Once upon a time, I considered myself a lefty. I was critical of the system, global economic power, and Western imperialism and imperial wars. I was also conscious and critical of socioeconomic and class issues. Overall, I was wary and critical of militarized global capitalism as an international system of power and exploitation that historically gives rise to a host of other issues and problems. To me, being “left-wing” implied some form of critique of the system and a desire to, on some level, transform or replace it [1].

Today, I have a far less clear notion of what it means to be left wing and I no longer employ the label. This is largely due to the left’s “transition” to identity politics, liberalism and hard-line political correctness.

The contemporary left or “new left” (or “fake left”, as many have come to see it) seems much more concerned, if not obsessed, with personal identity than economic and political, analysis and opposition. Everywhere I look, issues of gender, sexuality and (to a lesser extent) race seem to dominate the Left. Since the late 1960s and 1970s, the radical left, which had criticism of the system and class-consciousness as underlying characteristics, became increasingly concerned with an identity politics that is not amply couched in critical ideology or larger critical analyses of the global system of power. While identity issues may matter, being gay, a woman, transgender, or a racial minority does not, in and of itself, make one subversive or anti-systemic nor does it necessarily threaten the global system of power [2]. If anything, by diverting attention away from class and economic issues and struggles, identity politics may unwittingly reinforce the power of the system.
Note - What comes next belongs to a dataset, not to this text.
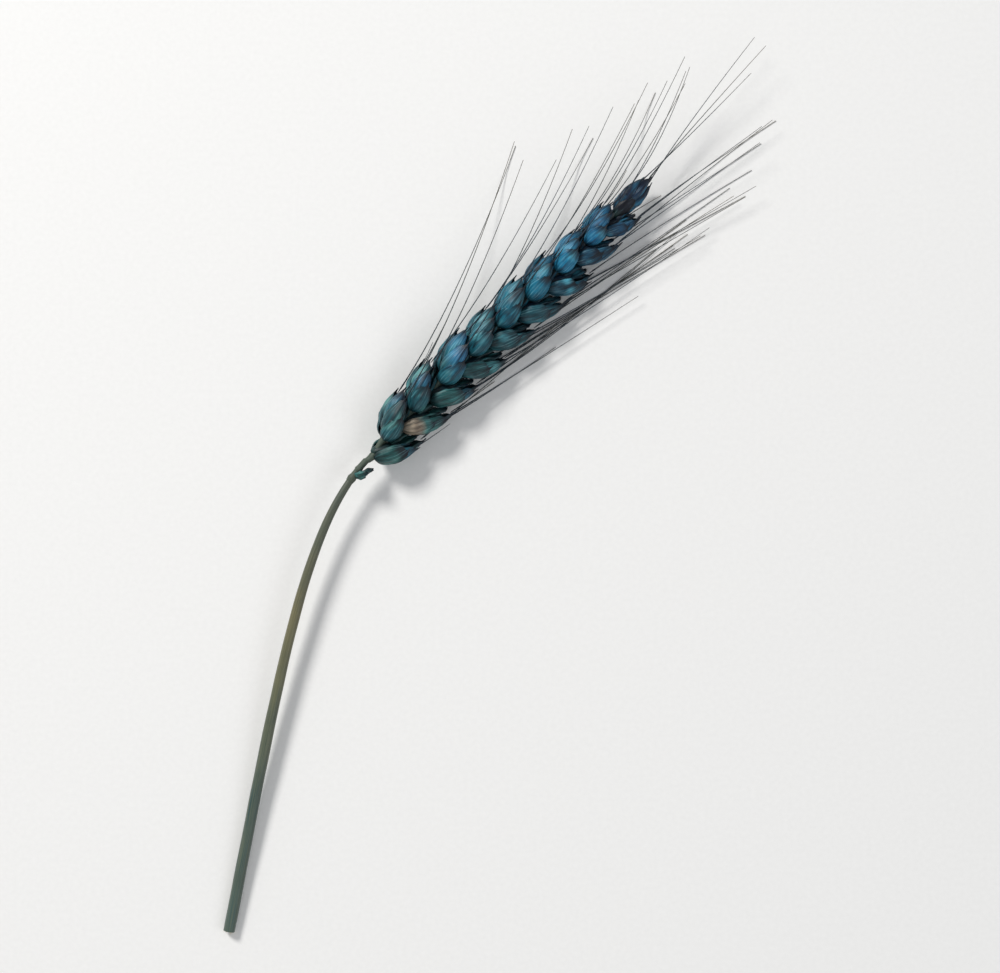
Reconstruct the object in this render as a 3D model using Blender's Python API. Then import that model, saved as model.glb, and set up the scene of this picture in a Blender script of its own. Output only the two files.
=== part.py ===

While sexually and racially marginalized people may deal with increased social bias, discrimination and or obstacles because of their “identity,” class and politico-economic power are the elephants in the room that the new left must not be afraid to address. Wealthy racial minorities or wealthy women, for instance, likely experience less bias and less social barriers than poor ones.  While they may differ from wealthy white males, they share something very important in common–their wealth and the social access and mobility it allows.  What this means is that, despite racial, gender and other differences, individuals have much in common–i.e., similar struggles or similar privileges based on wealth or lack there of–with people of a similar economic position. While identity politics divides people (into little camps and special interest groups), economic status and or economic plight (i.e., class) is the great “unifier” insofar as there is currently a global economic order or system that is collectively screwing the majority of the world’s people.

Seeking inclusion or wider representation within this system it is not necessarily an act of subversion or resistance. Belonging to a marginalized identity can be very subversive against social and religious norms but it is not, in and of itself, subversive against the politico-economic power structure. While many people are undeniably discriminated against based on race, gender and sexuality, an identity politics that is devoid of class-consciousness, class analysis and class struggle does not threaten or undermine the global system of power. As I previously stated, by shifting attention away from class and economic issues, identity politics may actually reinforce the power of the system.

In other words, identity politics does not directly threaten the system. One way to know what threatens the establishment is to examine what the establishment targets as an enemy. For instance, for my doctoral research, I examined what the Canadian state targets as enemy number one–that being terrorism–under its anti-terrorism laws. Strangely, why this legislation is suppose to be aimed at combating “terrorism,” what I found is that the laws seems to be targeting a very particular type of dissent. My in-depth, award-winning analysis of Canadian anti-terrorism shows that/how the laws are written in such a manner as to conflate anti-globalization or anti-capitalist/corporate dissent and protests with the very serious crime of terrorism. A major implication of these findings is the the Canadian state, much like other western states, is so threatened by dissent and resistance to global economic power that it legally considered it a form of terrorism.

By looking at the type of dissent or opposition the State targets and criminalizes we begin to get a picture of what type of is dissent is threatening to–and can therefore have an impact on–power. Nowhere in the hundreds of pages of legislation and official security documents that I examined did I see the words “women’s movement” or “gay/queer movement” or “black movement” movement or activism  explicitly mentioned as a threat to national security and conflated with  terrorism or terrorist violence.  This implies that identity-based types of dissent and political movements—i.e., identity politics—do not, on their own, threaten or undermine the western capitalist state and the global system of politico-economic power, of it which it is currently a component.

In other words, my research reveals what really threatens the power structure, and it ain’t identity politics! Thus, the research findings suggests that class and economic struggles or movements  (such as the anti-globalization or anti-capitalist movement), not identity-based ones, are the core issues at stake for confronting power and oppression and the ones that we should focus on more.  If the objective of the Left is (suppose to be) to challenge the oppressive power structure, then it may be useful to look at what types of dissent and resistance that power structure is actually afraid of—as my research does—and then embark on or focus on these forms of dissent and oppositional politics.


[1] At the same time, I was conscious and guilty of the contradictions of living, participating and working in a system I am critical of–I work to pay the bills, buy things and participate in consumerism, etc.

[3] I define subversion as criticism of or opposition to the politico-economic power structure and militarized global politico-economic power or simply, Empire.